The new rules could be applied to some of the construction that is now exempted, leaving rivers cleaner, he said.

But the changes could simultaneously loosen limits on industrial plants, such as pulp and paper mills along the Willamette and Columbia rivers that have had to clean up their wastewater in recent years.

Mark Morford, a Portland attorney who represents paper mills, said the current rules are outdated and lack specifics, and "DEQ started making it up as they went along." Plants found themselves facing uncertain standards and unpredictable costs, he said.

The proposed revisions make the rules more precise and consistent and are based on science showing that small changes in clarity have little effect on fish, he said.

But environmental groups counter that the revisions would suddenly relax the rules and handicap their efforts to keep rivers clean.
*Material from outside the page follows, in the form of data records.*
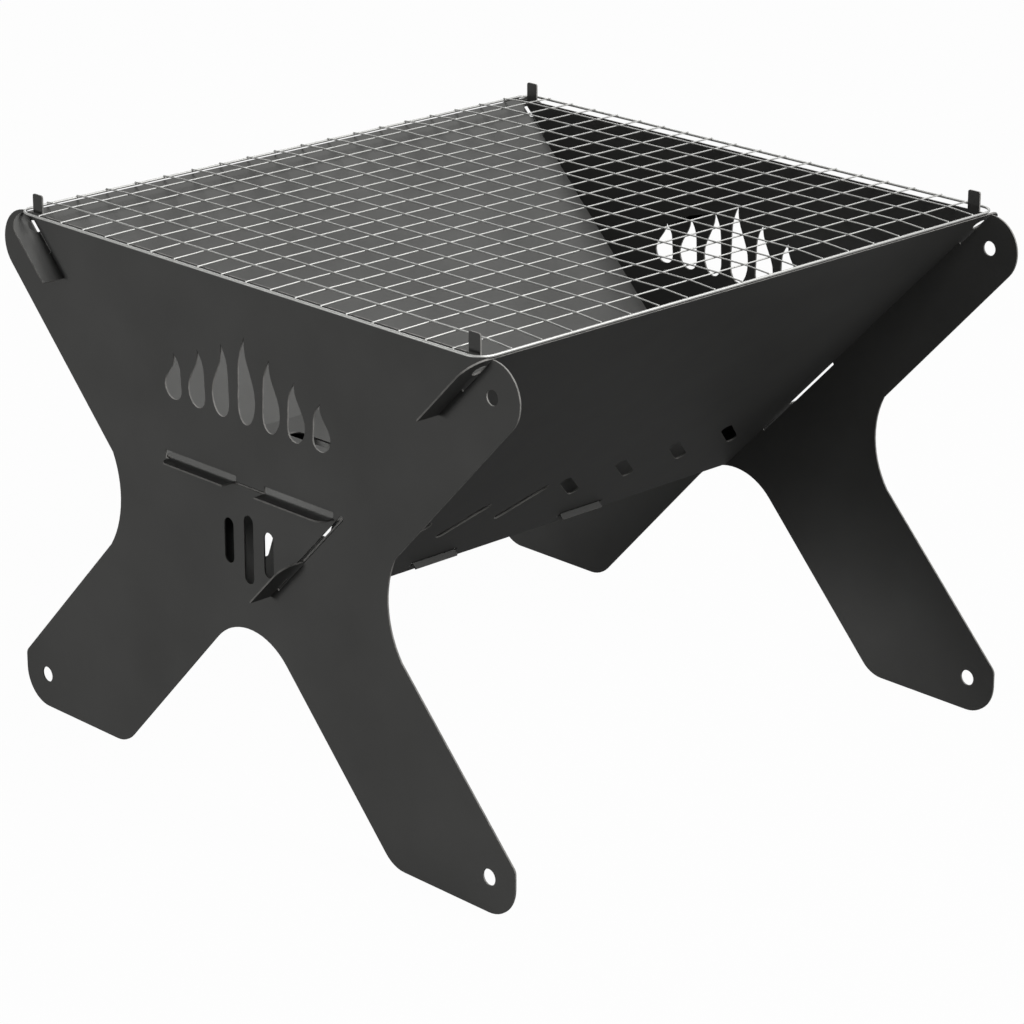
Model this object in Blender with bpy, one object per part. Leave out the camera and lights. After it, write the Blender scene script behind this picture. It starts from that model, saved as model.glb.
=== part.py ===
"""Portable flat-pack fire pit: laser-cut sheet-steel plates that hook together into a V-shaped
trough on crossed legs, with a fire bed tray and a lift-off wire grate.

Metres, +Z up. X runs across the end plates, Y from the front plate to the rear plate.
The origin is on the ground under the middle of the pit.
"""
import math

import bpy

# Sheet metal
SHEET = 0.0010          # thickness of every steel sheet
SEAT = 0.0003           # gap between pieces that touch
ROUND_ERROR = 0.00005   # how far the sides of a round outline may lie inside the true curve

# End plates, both alike, one at each end
PLATE_Y = 0.1949        # middle of each plate, from the centre
PLATE_TOP = 0.3050
FOOT_X = 0.2102         # outer side of a foot
FOOT_SIDE = 0.0300      # height of the foot's upright side
FOOT_HOLE = (0.1905, 0.0203)
TOE_RADIUS = 0.0200
FOOT_SIDE_ROUND = 0.0050
TOE_X = 0.1156          # where the leg's inner edge would meet the ground
CROTCH_Z = 0.1229       # where the two inner edges would meet
CROTCH_RADIUS = 0.0410
LEG_TOP = (0.1236, 0.1210)      # outer end of the leg, where the waist starts
ARM_BOTTOM = (0.1190, 0.1780)   # and where it ends
WAIST_DEPTH = 0.0080    # how far the waist bows in between them
ARM_HOLE = (0.1935, 0.2850)
ARM_RADIUS = 0.0200
FOOT_HOLE_RADIUS = 0.0047
ARM_HOLE_RADIUS = 0.0043
STOP_X = 0.1807         # the small upright stops that keep the grate in place
STOP_WIDTH = 0.0086
STOP_HEIGHT = 0.0115
STOP_ROUND = 0.0012

# The V of the two side panels, seen from the front
SLOPE = math.radians(45.3)
APEX_Z = 0.1116         # where the middle planes of the two panels cross, above x = 0
PANEL_SLOT = 0.0034     # width of the slots that the panels hook through
HOOK_SEAT_Z = 0.2845    # foot of the upper slots, which carry the panels
LOWER_SLOT_Z = (0.1350, 0.1905)

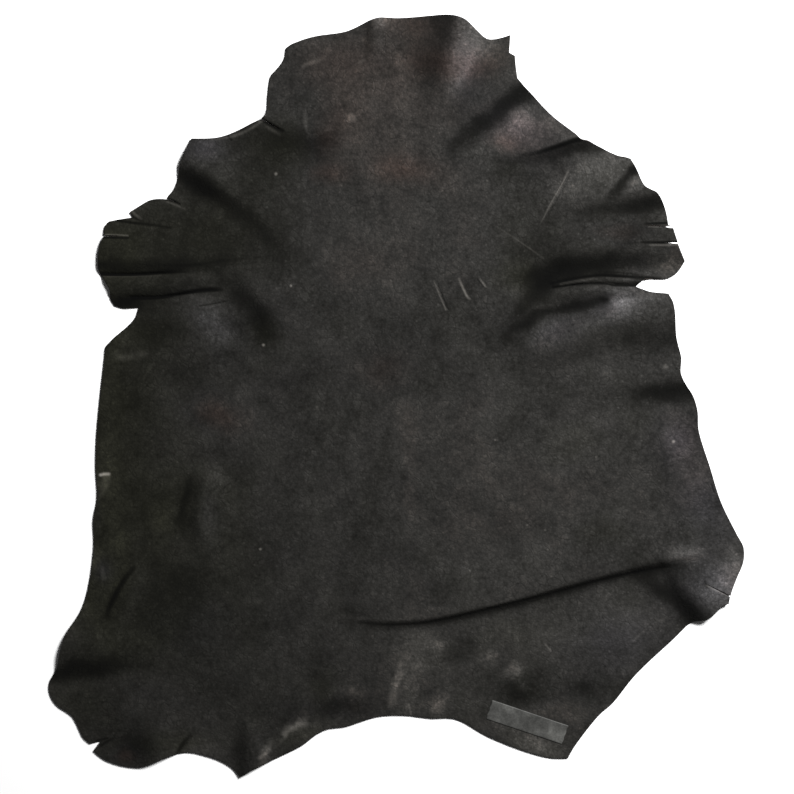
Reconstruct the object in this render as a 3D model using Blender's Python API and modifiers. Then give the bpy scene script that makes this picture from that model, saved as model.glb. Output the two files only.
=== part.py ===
"""A whole goat hide, tanned and dyed black, lying grain side up with its neck and legs spread.

Run with: blender --background --python part.py. Metres, +Z up, the neck towards +Y.
The sheet rests on z = 0: its broad middle is flat, and its folds stand up from there.
"""

import math
from collections import namedtuple

import bpy
from mathutils import Vector, geometry

MM = 0.001

HIDE_LENGTH = 913.0  # mm, neck edge to the longest hind toe
LEATHER_THICKNESS = 1.5  # mm, a light upholstery or garment weight
EDGE_STEP = 8.5  # mm between the points of the trimmed edge
FOLD_STEP = 13.0  # mm between the stations along a fold
FLAT_STEP = 27.0  # mm between the points where the leather lies flat
CLOSEST = 0.5  # the least distance between two points on the flat, as a share of their step
CLOSEST_ON_FOLD = 0.3  # the same on a fold, as a share of its narrower side
SLOPE_SHARES = (0.33, 0.67)  # where the mesh has lines between a fold's crest and its foot
INSIDE = 1  # the triangulation keeps only what lies inside the edge
JOIN = 0.001  # mm

TAPE_LENGTH = 96.0  # mm
TAPE_WIDTH = 24.0  # mm
TAPE_THICKNESS = 0.25  # mm
TAPE_GAP = 0.3  # mm, between the leather and the tape
TAPE_CENTRE = (156.6, -390.6)  # mm
TAPE_TURN = math.radians(-18.6)

BLACK_LEATHER = "#2F2E2C"
LEATHER_ROUGHNESS = 0.62
GREY_TAPE = "#55534F"
TAPE_ROUGHNESS = 0.5
SHARP_ANGLE = math.radians(40)  # an edge that turns by more than this stays sharp

SMOOTH = "smooth"
CORNER = "corner"

EdgePoint = namedtuple("EdgePoint", "x y turn")
Crest = namedtuple("Crest", "x y height")
Fold = namedtuple("Fold", "name left right crest")
Slit = namedtuple("Slit", "name mouth tip width")

# The trimmed edge in stretches that follow one another anticlockwise, seen from above.
# Columns: x mm, y mm, how the edge turns there.
NECK_EDGE = (
    (0.5, 453.5, SMOOTH),
    (-20.0, 454.0, SMOOTH),
    (-38.0, 447.0, SMOOTH),
    (-59.5, 437.5, SMOOTH),
    (-97.0, 431.5, SMOOTH),
    (-118.0, 425.0, SMOOTH),
    (-131.5, 417.5, SMOOTH),
    (-133.5, 405.0, SMOOTH),
    (-142.0, 393.0, SMOOTH),
    (-149.5, 384.5, SMOOTH),
    (-153.0, 365.0, SMOOTH),
    (-154.5, 338.0, CORNER),
)
LEFT_SHOULDER_EDGE = (
    (-172.0, 327.5, SMOOTH),
    (-205.0, 312.5, SMOOTH),
    (-224.0, 309.0, SMOOTH),
    (-245.0, 308.5, CORNER),
    (-257.5, 279.0, SMOOTH),
    (-261.0, 260.0, SMOOTH),
    (-267.0, 246.5, SMOOTH),
    (-276.0, 237.0, CORNER),
)
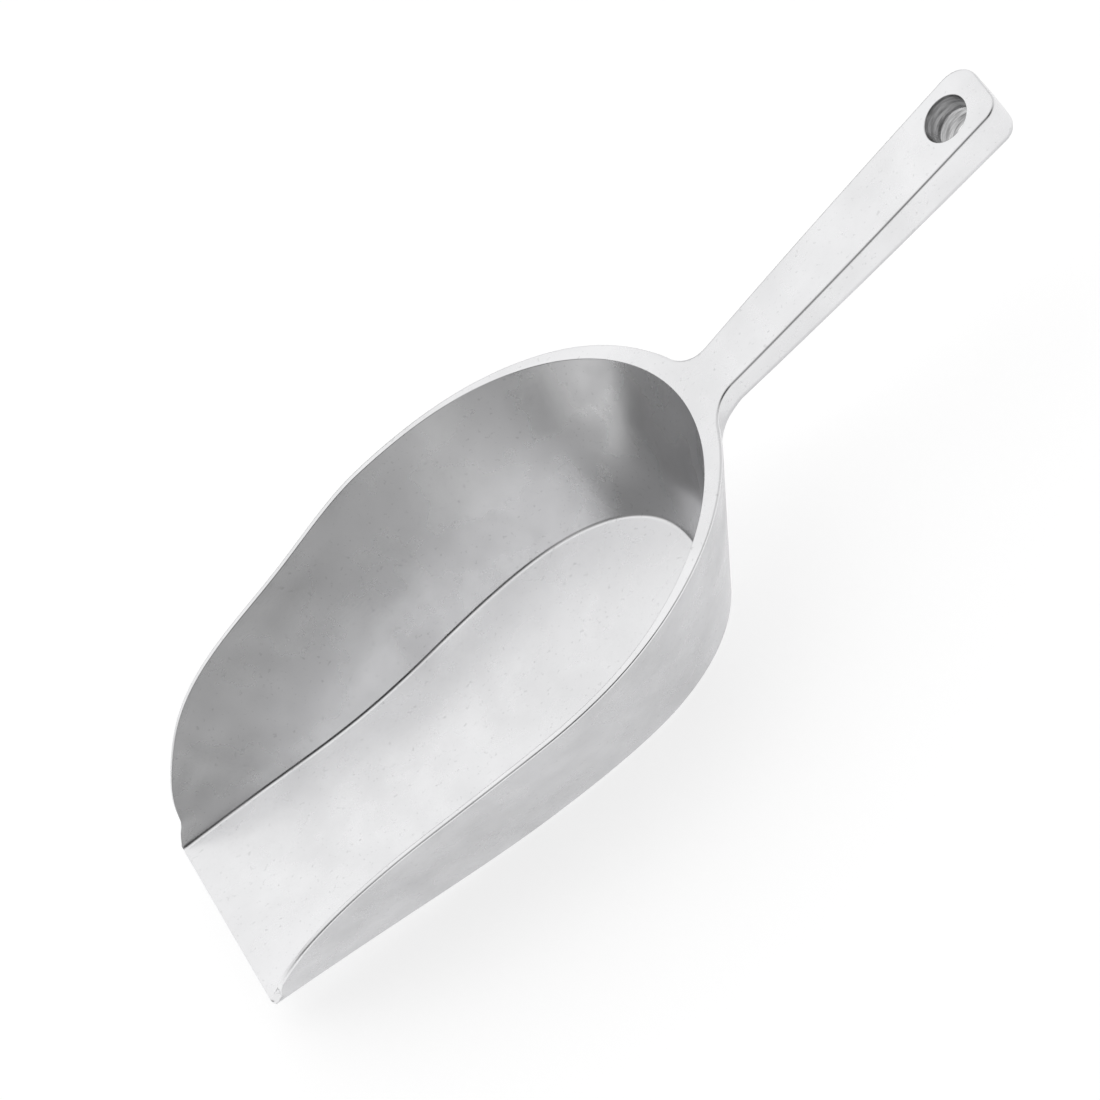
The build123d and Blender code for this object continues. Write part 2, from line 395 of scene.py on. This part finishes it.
def wall_fractions(near_web):
    """How far down the outer wall each row lies, crowded at the web and even elsewhere."""
    even = [i / WALL_STEPS for i in range(WALL_STEPS + 1)]
    height = RIM_Z - BAR_EDGE_R - HEEL_R
    web = [(d * (1 + WEB_DROP / NECK_DEPTH) - BAR_EDGE_R) / height
           for _, d in bar_rows(NECK_DEPTH)[EDGE_STEPS:]]
    rest = WALL_STEPS - len(web) + 1
    web += [web[-1] + (1 - web[-1]) * i / rest for i in range(1, rest + 1)]
    return [near_web * w + (1 - near_web) * e for w, e in zip(web, even)]


def bowl_columns():
    """Columns of the +Y half, from the lip to the very back, with how near each is to the web."""
    columns = []
    for i in range(SIDE_COLUMNS + 1):
        x = LIP_NOSE + (NOSE_X - LIP_NOSE) * (i / SIDE_COLUMNS) ** LIP_CROWDING
        columns.append((Column(x=x), 0.0))
    for i in range(1, NOSE_COLUMNS + 1):
        t = i / NOSE_COLUMNS
        columns.append((Column(knot=NOSE_KNOT + (WEB_KNOT - NOSE_KNOT) * t), smooth((t - 0.5) * 2)))
    for i in range(1, WEB_COLUMNS // 2 + 1):
        columns.append((Column(knot=WEB_KNOT + (BACK_KNOT - WEB_KNOT) * i / (WEB_COLUMNS // 2)), 1.0))
    return columns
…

They said wastewater draining from many plants far exceeds what fish can tolerate.

The Northwest Environmental Defense Center forced the cleanup of brown industrial wastewater piped into the Columbia Slough under the current rules, said Executive Director Mark Riskedahl. But the new rules would make that impossible, he said.

"They keep taking the tools away," he said. "There is no evidence they would enforce even a weaker standard."

Private funding

State officials concluded years ago that the current rules, enacted in the 1970s, needed updating. But with their budget stretched, "it never rose to the level that we could address," said Bob Baumgartner of the DEQ's water quality division.

The Northwest Pulp and Paper Association, an alliance of paper mills, changed that in 2002 when it committed $120,000 for DEQ to undertake the revisions. The private money was supposed to cover the cost of staff time for analysis, public comments and other procedures, documents say.

The arrangement is allowed under a 1997 state law that lets private parties pay the DEQ to "expedite or enhance a regulatory process."

The work took longer than planned and the Pulp and Paper Association paid only $102,705. DEQ spent roughly $260,000 in state money to finish the job, Baumgartner said.

The association's commitment of money did not earn it any unusual influence, and the DEQ is seeking to impose tighter limits than the industry wanted, he said.

"Of course they were (involved) but so were lots and lots of other people," Baumgartner said. "They were not unduly so."

In part because of shrinking state funding, the DEQ depends on outside money for about two-thirds of its budget. Much of the funding comes from fees companies pay for air and water pollution permits, for instance.

But officials acknowledged that an industry group paying the state agency that regulates it to adjust pollution limits could raise public questions. Hallock said she stands behind the DEQ's technical work and thinks the revision is fair and sound.

She said outside money is an important tool to perform environmental work chronically underfunded in Oregon. "But if the perception raised is that it's not acceptable to the public, we're going to have to look at that," she said.

DEQ policies say outside money should not be used "where it would result in an apparent or actual conflict of interest."

Contract agreements

The contract between the DEQ and the Pulp and Paper Association that spelled out the funding deal said agency staff "shall be free to exercise independent judgment, as approved by DEQ management."

But it also said the DEQ would review two reports supplied by the Pulp and Paper Association "as a starting point for this work," though they would be subject to independent evaluation. One was a 2002 report by the Pulp and Paper Association arguing that Oregon standards are based on obsolete methods and unnecessarily strict.

The other came from the National Council for Air and Stream Improvement, a research institute funded by the paper and timber industries. It suggested Oregon's tight limits would make little difference to salmon.

The 13-month agreement required DEQ to report monthly to the Pulp and Paper Association on its work and expenses and submit invoices to the industry group for payment.

Environmental groups protested at the time. They said this week they are not surprised at the result.

"Northwest Pulp and Paper was not going to roll the dice with their money if there was a possibility the rule was going to get tougher," Foster said.